Since p9_socket_open() sets O_NONBLOCK flag, p9_mux_poll_stop() does not need to interrupt kernel_read()/kernel_write(). However, since p9_fd_open() does not set O_NONBLOCK flag, but pipe blocks unless signal is pending, p9_mux_poll_stop() needs to interrupt kernel_read()/kernel_write() when the file descriptor refers to a pipe. In other words, pipe file descriptor needs to be handled as if socket file descriptor.
We somehow need to interrupt kernel_read()/kernel_write() on pipes.
A minimal change, which this patch is doing, is to set O_NONBLOCK flag from p9_fd_open(), for O_NONBLOCK flag does not affect reading/writing of regular files.
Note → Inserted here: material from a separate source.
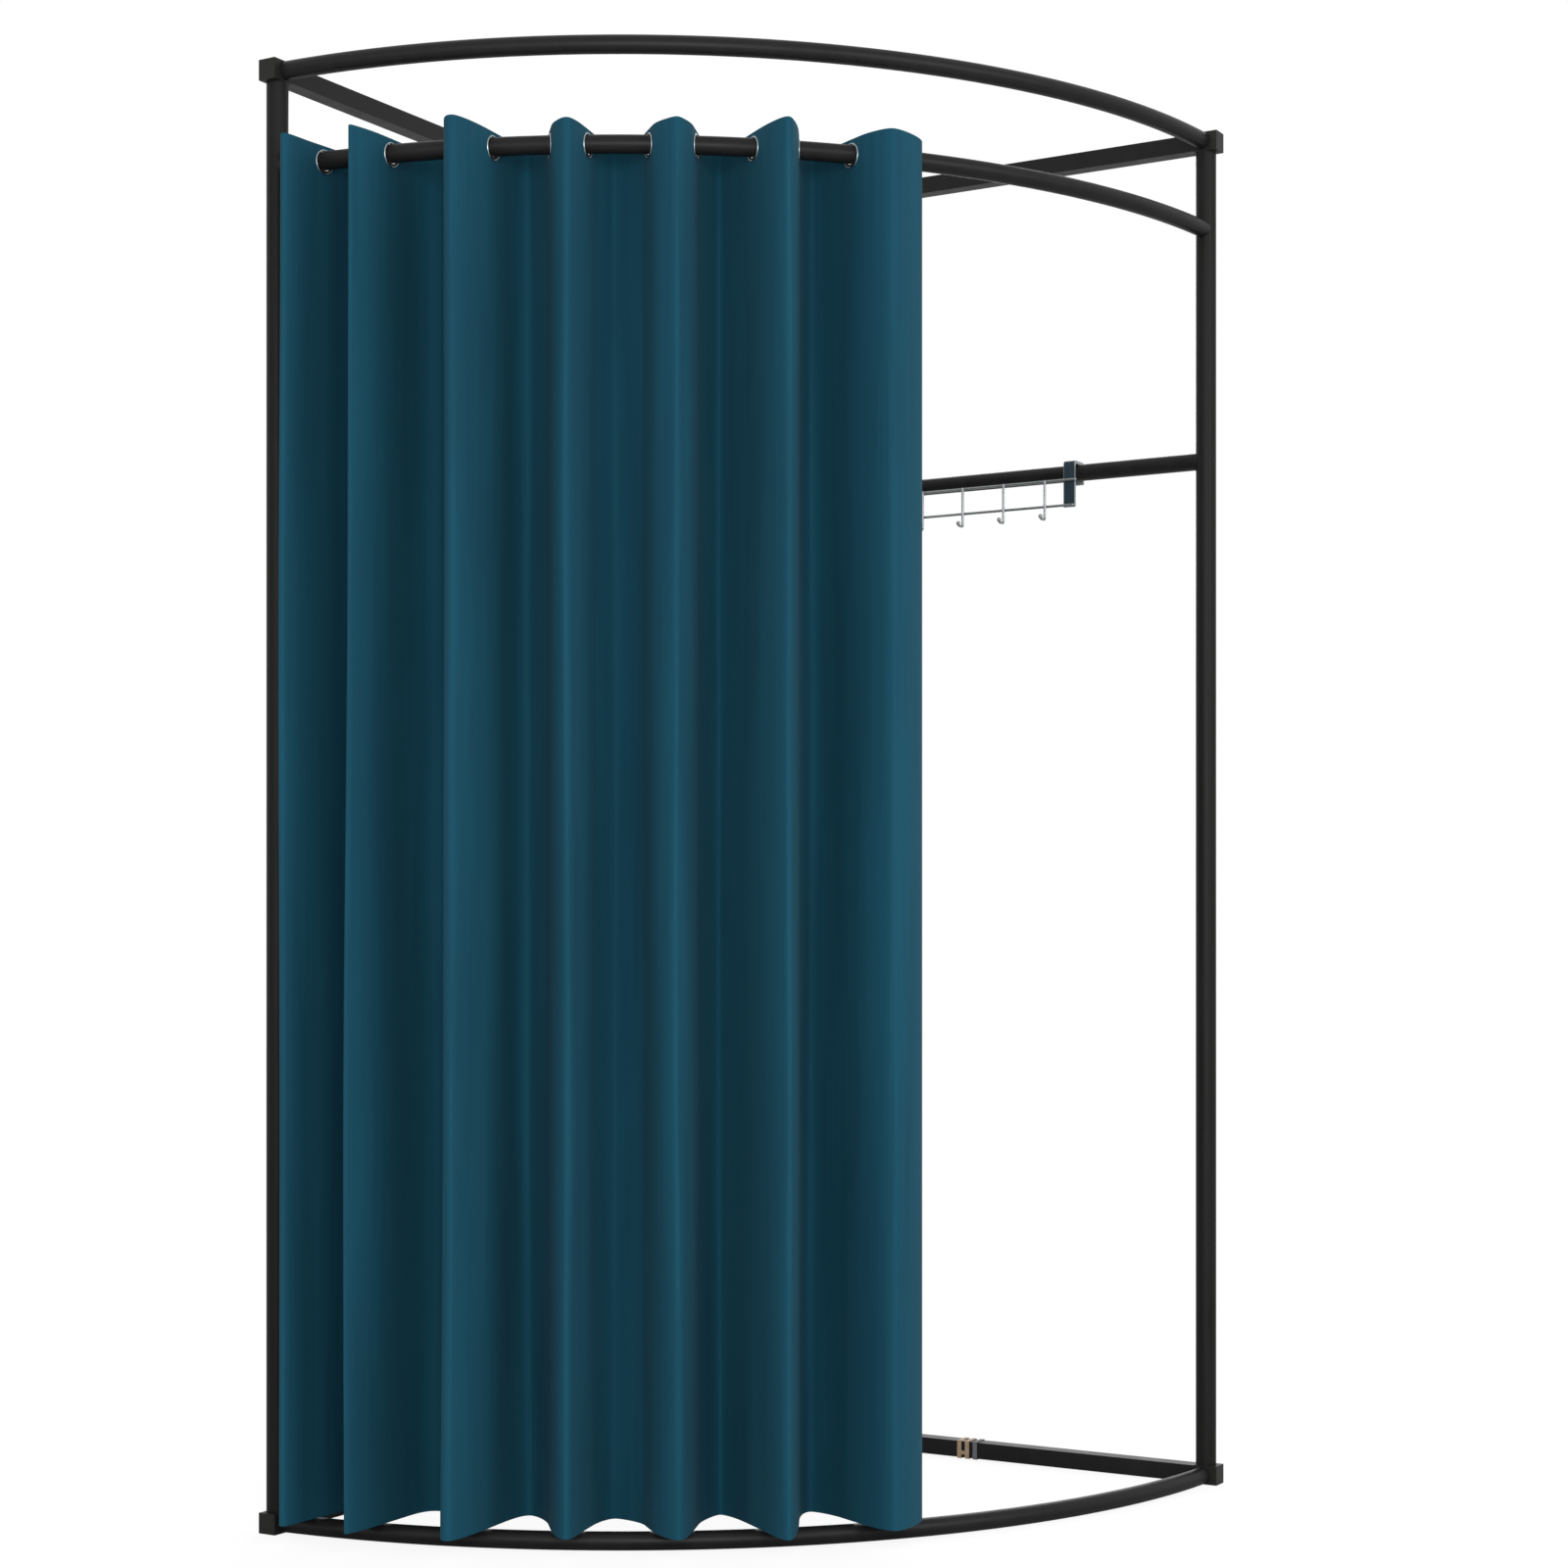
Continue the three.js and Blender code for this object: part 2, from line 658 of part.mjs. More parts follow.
// A hook: down from the upper wire, level towards the inside and a short way up again
class HookPath extends THREE.CurvePath {
  constructor(top, bottom) {
    super();
    const pull = hookBendRadius * quarterReachShare;
    const bend = bottom + hookBendRadius;
    const footStart = hookBendRadius;
    const footEnd = hookBendRadius + hookFootLength;
    const tip = footEnd + hookBendRadius;
    this.add(new THREE.LineCurve3(at(0, 0, top), at(0, 0, bend)));
    this.add(new THREE.CubicBezierCurve3(
      at(0, 0, bend),
      at(0, 0, bend - pull),
      at(0, footStart - pull, bottom),
      at(0, footStart, bottom),
    ));
    this.add(new THREE.CubicBezierCurve3(
      at(0, footEnd, bottom),
      at(0, footEnd + pull, bottom),
      at(0, tip, bend - pull),
      at(0, tip, bend),
    ));
    this.add(new THREE.LineCurve3(at(0, tip, bend), at(0, tip, bend + hookTipLength)));
  }
}

// A wire swept through a list of points, one ring of corners at each
function sweptWire(points, radius) {
  const rings = points.map((point, index) => {
    const before = points[Math.max(index - 1, 0)];
    const after = points[Math.min(index + 1, points.length - 1)];
    const along = after.clone().sub(before).normalize();
    const side = at(1, 0, 0);
    const up = side.clone().cross(along);
    return polygon(radius, wireSides).map((corner) => point.clone()
      .addScaledVector(side, corner.x).addScaledVector(up, corner.y));
  });
  const corners = [points[0], ...rings.flat(), points[points.length - 1]];
  const index = [];
  const corner = (ring, side) => 1 + ring * wireSides + (side % wireSides);
  for (let side = 0; side < wireSides; side += 1) {
    index.push(0, corner(0, side), corner(0, side + 1));
    for (let ring = 0; ring + 1 < rings.length; ring += 1) {
      index.push(corner(ring, side), corner(ring + 1, side), corner(ring + 1, side + 1));
      index.push(corner(ring, side), corner(ring + 1, side + 1), corner(ring, side + 1));
    }
    const last = rings.length - 1;
    index.push(corners.length - 1, corner(last, side + 1), corner(last, side));
  }
  const geometry = new THREE.BufferGeometry().setFromPoints(corners);
  geometry.setIndex(index);
  return geometry;
}

function hookShape() {
  const path = new HookPath(wireRadius - upperWireDrop, wireRadius - hookDrop);
  const [shank, heel, toe, tip] = path.curves;
  const heelPoints = heel.getPoints(hookSteps);
  const toePoints = toe.getPoints(hookSteps);
  const wire = sweptWire([shank.v1, ...heelPoints, ...toePoints, tip.v2], wireRadius);
  const ball = new THREE.SphereGeometry(hookBallDiameter / 2, ballSides, ballSides / 2)
    .translate(tip.v2.x, tip.v2.y, tip.v2.z);
  return shaped(wire, { add: [ball] });
}

function makeHookRack() {
  const rack = new THREE.Group();
  rack.position.copy(endPoint(barEnds[0])).addScaledVector(barDirection, rackOffset);
  rack.rotation.z = planAngle(barDirection);
  const strapPlaces = { right_strap: 0, left_strap: rackSpan };
  for (const [name, place] of Object.entries(strapPlaces)) {
    rack.add(placed(`rack_${name}`, strapShape(), navyStrap(), at(place, 0, 0)));
  }
  const wires = {
    upper_wire: { height: -upperWireDrop, reach: strapWidth / 2 + upperWireOverhang },
    lower_wire: { height: lowerWireLift - strapDrop, reach: strapWidth / 2 },
  };
  for (const [name, { height, reach }] of Object.entries(wires)) {
    const wire = rod(wireRadius, rackSpan + 2 * reach, wireSides).rotateY(Math.PI / 2);
    rack.add(placed(`rack_${name}`, wire, brightWire(), at(-reach, wirePlane, height)));
  }
  const firstHook = (rackSpan - (hookCount - 1) * hookPitch) / 2;
  for (let k = 0; k < hookCount; k += 1) {
    const position = at(firstHook + k * hookPitch, hookPlane, 0);
    rack.add(placed(`rack_hook_${k + 1}`, hookShape(), brightWire(), position));
  }
  return rack;
}

// The clip and the band wrap round the lower right beam, at lengths from the right post's axis.
function wrap(width, thickness) {
  const inner = beamSide + 2 * fitGap;
  const shape = new THREE.Shape(squareShape(inner + 2 * thickness));
  shape.holes.push(new THREE.Path(squareShape(inner).reverse()));
  return extruded(shape, width).rotateY(Math.PI / 2);
}

function clipShape() {
  const pitch = clipBandWidth + clipBandGap;
  const inner = beamSide / 2 + fitGap;
  const outer = inner + clipThickness;
  const bridgeLow = -outer + clipBridgeLift;
  const overlap = clipBandWidth / 2;
  const front = slab(
    at(overlap, -outer, bridgeLow),
    at(pitch + overlap, -inner, bridgeLow + clipBridgeHeight),
  );
  const top = slab(
    at(overlap, -outer, inner),
    at(pitch + overlap, -outer + clipBridgeHeight, outer),
  );
  const bands = wrap(clipBandWidth, clipThickness);
  const second = wrap(clipBandWidth, clipThickness).translate(pitch, 0, 0);
  return shaped(bands, { add: [second, front, top] });
}

function makeBeamWraps() {
  const group = new THREE.Group();
  group.position.set(backPlan.x, backPlan.y, lowerHeight);
  group.rotation.z = planAngle(beamDirection.right);
  const clipWidth = 2 * clipBandWidth + clipBandGap;
  const clipStart = legLength - clipOffset - clipWidth / 2;
  const bandStart = legLength - bandOffset - bandWidth / 2;
  group.add(placed('beam_clip', clipShape(), tanPlastic(), at(clipStart, 0, 0)));
  group.add(placed('beam_band', wrap(bandWidth, bandThickness), greyRubber(), at(bandStart, 0, 0)));
  return group;
}

const fittingRoom = new THREE.Group();
fittingRoom.add(
  makePosts(),
  makeBlocks(),
  makeBeams(),
  makeTubes(),
  makeScrews(),
  makeCurtain(),
  makeHookRack(),
  makeBeamWraps(),
);

export default fittingRoom;
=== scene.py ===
"""A portable corner fitting room: black tube frame, eyelet curtain on a bowed rail, and a hook rack.

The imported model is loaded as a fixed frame. The square beams, the corner blocks and the small wraps
keep their solids and get softened edges and finishes. The round tubes, the screws, the curtain with
its eyelets and the hook rack are built here as finer pieces in the same places.
"""
import logging
import math
from bisect import bisect_right
from dataclasses import dataclass, field
from enum import Enum
from typing import Callable, Iterable, Protocol, Sequence

import bpy
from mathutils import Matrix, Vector


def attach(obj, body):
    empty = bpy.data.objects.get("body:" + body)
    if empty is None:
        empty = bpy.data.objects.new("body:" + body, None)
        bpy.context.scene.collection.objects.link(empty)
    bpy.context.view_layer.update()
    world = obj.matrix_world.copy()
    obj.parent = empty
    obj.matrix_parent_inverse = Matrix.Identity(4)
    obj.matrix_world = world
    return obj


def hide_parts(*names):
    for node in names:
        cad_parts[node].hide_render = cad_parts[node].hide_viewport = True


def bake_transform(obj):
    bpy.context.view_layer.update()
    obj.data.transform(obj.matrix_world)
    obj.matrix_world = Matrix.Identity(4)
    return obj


LOG = logging.getLogger("fitting_room")

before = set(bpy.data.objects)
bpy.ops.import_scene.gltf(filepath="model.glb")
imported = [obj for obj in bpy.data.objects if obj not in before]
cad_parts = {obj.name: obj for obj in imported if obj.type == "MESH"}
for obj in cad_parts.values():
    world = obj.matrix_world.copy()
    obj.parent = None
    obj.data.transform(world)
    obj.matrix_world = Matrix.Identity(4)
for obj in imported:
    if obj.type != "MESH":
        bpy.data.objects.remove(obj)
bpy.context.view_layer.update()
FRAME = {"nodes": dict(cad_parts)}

SAME_PLACE = 1e-6
NO_LENGTH = 1e-5
TURNED_CREASE = 30.0

Colour = tuple[float, float, float, float]
Face = tuple[int, ...]
Turn = Callable[[float, float, float], Vector]


class Body(Enum):
    """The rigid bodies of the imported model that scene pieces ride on."""

    FRAME = "frame"
    RACK = "hook_rack"

    @staticmethod
    def of_fold(number: int) -> str:
        """The body that carries a front fold, counted from 1 at the left post."""
        return Body.FRAME.value if number == 1 else f"fold_{number}"


class Side(Enum):
    """The two ends of the bowed front."""

    LEFT = -1
    RIGHT = 1


class Slot(Enum):
    """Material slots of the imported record."""

    BLACK_COAT = "black_coat"
    BLOCK_COAT = "block_coat"
    SCREW_BLACK = "screw_black"
    TEAL_CLOTH = "teal_cloth"
    BRIGHT_RING = "bright_ring"
    BRIGHT_WIRE = "bright_wire"
    NAVY_STRAP = "navy_strap"
    TAN_PLASTIC = "tan_plastic"
    GREY_RUBBER = "grey_rubber"


# Shading


def linear(code: str) -> Colour:
    """Turns a six-digit colour code into linear red, green, blue and alpha.

    Args:
        code: the colour as six hexadecimal digits.

    Returns:
        The linear colour.
    """
    channels = [int(code[k : k + 2], 16) / 255 for k in (0, 2, 4)]
    red, green, blue = (c / 12.92 if c <= 0.04045 else ((c + 0.055) / 1.055) ** 2.4 for c in channels)
    return (red, green, blue, 1.0)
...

But this approach changes O_NONBLOCK flag on userspace- supplied file descriptors (which might break userspace programs), and O_NONBLOCK flag could be changed by userspace. It would be possible to set O_NONBLOCK flag every time p9_fd_read()/p9_fd_write() is invoked, but still remains small race window for clearing O_NONBLOCK flag.
If we don't want to manipulate O_NONBLOCK flag, we might be able to surround kernel_read()/kernel_write() with set_thread_flag(TIF_SIGPENDING) and recalc_sigpending(). Since p9_read_work()/p9_write_work() works are processed by kernel threads which process global system_wq workqueue, signals could not be delivered from remote threads when p9_mux_poll_stop() from p9_conn_destroy() from p9_fd_close() is called. Therefore, calling set_thread_flag(TIF_SIGPENDING)/recalc_sigpending() every time would be needed if we count on signals for making kernel_read()/kernel_write() non-blocking.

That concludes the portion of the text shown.